== Collected material

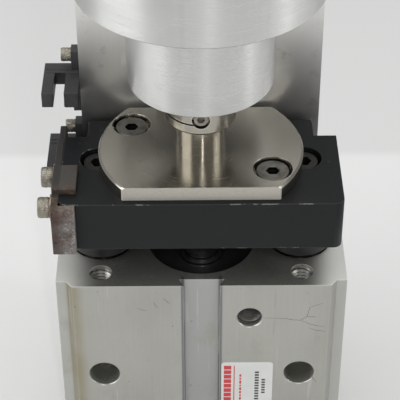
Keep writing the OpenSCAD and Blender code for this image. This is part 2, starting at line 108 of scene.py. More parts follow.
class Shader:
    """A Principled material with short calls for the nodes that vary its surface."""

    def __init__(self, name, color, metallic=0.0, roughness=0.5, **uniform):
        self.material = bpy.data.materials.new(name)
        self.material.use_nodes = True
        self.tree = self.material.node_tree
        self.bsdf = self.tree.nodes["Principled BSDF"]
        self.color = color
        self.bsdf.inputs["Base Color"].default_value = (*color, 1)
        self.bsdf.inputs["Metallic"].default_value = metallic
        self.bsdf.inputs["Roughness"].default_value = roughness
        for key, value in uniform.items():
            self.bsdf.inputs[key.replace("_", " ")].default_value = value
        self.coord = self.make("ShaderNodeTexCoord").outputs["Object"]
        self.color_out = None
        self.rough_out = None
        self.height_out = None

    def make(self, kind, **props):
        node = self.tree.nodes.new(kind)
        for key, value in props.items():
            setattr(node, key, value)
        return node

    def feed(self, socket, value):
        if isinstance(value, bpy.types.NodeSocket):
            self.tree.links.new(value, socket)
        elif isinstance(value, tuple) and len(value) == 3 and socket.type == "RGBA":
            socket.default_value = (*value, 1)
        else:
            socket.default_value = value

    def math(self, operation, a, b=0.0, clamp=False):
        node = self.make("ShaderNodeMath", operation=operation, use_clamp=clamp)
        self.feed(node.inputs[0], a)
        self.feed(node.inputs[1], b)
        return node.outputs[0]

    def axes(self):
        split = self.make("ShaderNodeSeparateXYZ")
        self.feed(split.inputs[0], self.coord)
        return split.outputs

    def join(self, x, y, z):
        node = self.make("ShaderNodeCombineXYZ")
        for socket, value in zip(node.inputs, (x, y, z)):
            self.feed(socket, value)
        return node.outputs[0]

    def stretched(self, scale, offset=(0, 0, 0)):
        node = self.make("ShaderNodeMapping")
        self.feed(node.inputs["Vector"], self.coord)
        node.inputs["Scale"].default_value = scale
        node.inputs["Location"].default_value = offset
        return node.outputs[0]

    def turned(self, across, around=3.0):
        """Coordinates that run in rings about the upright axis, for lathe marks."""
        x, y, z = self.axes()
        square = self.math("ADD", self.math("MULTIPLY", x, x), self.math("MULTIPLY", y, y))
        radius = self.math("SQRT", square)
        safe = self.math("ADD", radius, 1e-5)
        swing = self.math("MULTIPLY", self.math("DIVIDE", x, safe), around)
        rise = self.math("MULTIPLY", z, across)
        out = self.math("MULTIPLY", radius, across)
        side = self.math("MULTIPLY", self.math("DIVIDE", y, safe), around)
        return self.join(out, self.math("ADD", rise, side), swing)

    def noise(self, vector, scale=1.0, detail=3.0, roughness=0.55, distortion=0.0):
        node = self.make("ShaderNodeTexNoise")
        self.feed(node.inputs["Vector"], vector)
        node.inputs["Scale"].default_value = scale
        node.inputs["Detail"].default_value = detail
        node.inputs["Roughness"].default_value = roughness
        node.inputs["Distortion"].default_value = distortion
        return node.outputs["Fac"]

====

> _Objective_
Begin with the first line of the data above and, please, print each line exactly until you have printed the line containing "Principled material with"; print nothing else.

> _Task solution_
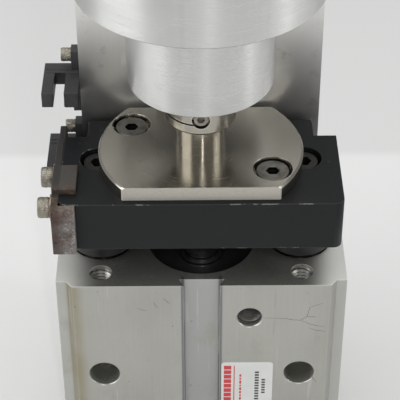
Keep writing the OpenSCAD and Blender code for this image. This is part 2, starting at line 108 of scene.py. More parts follow.
class Shader:
    """A Principled material with short calls for the nodes that vary its surface."""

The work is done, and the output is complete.